Eons ago, when dinosaurs roamed the Earth, and long before Micro Com Systems, Vancouver’s Document Scanning & Archive Records Management Service very own Craig Hollingum danced the night away in his stylish bell bottoms to the funky tunes of The Bee Gees and Lipps Inc., microform technology (such as Microfiche and Microfilm) ruled the world for securing & archiving paper documents to a compact form. In other words, historical document imaging.
The first microphotographs were filmed in 1839, the same year Mende captives revolted against their captors aboard the La Amistad and the first Opium War began in China. Like any newfangled invention, most overlooked microphotography and classified it as a trifling, childish novelty. Until a Canadian engineer hauled the idea out of obscurity and gave microform technology practical use, microphotography lay by the wayside for decades before it gained momentum due to its inexpensive nature.
The two forms of microphotography are Microfiche and Microfilm. But which is it? Team microfilm (Edward) or Team microfiche (Jacob)? That particular question is asked more often than you think. Micro Com Systems has specialized divisions that handle the manufacture, and digitization of both microfilm and microfiche. So what’s the difference?
Let’s start with microfiche. Remember back in the day, before the inventory of an entire library could be searched with a few strokes of a keyboard or swipes of a finger? Storage of microfiche closely resembles a card catalogue.
Microfiche commonly contains images filmed with a 24x reduction ratio on silver 16mm film. Individual sections of film are then slipped into a thin, clear plastic multi-channelled 105 x 148 mm microfiche (about the size of a cue card), and a title that indicates the contents is printed along the top that barely peeks out of its new home. One piece of microfiche can hold up to 5 rows of reduced engineering plans/drawings or traditional letter/legal office files. It’s cheap, it’s easy, and it’s compact. Perfect.
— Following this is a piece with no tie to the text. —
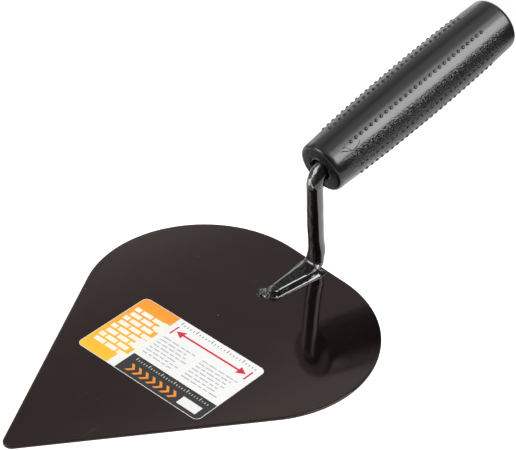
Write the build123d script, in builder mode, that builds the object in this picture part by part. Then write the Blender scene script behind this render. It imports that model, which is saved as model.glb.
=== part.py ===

So what’s microfilm? If microfiche is a slip of silver film, how does it differ from microfilm? Simple. Think movie projector. Most theatres nowadays are digital projection (in 3D), but before we possessed handheld devices that held the worlds knowledge and cat videos, they mounted huge reels of film to project the movie on the screen. Of course, using a film projector had risks, like melting the film.
In a sense, microfilm is the same concept, traditionally on smaller film (16mm or 35mm), without the perforated edges. Like microfiche, silver film is used in the manufacturing of microfilm, and images are filmed and reduced. The higher the reduction rate, the lower the quality. On average, each roll of 16mm microfilm holds 2400 – 4000 images and is stored on a reel, or occasionally a cassette – another archaic repository.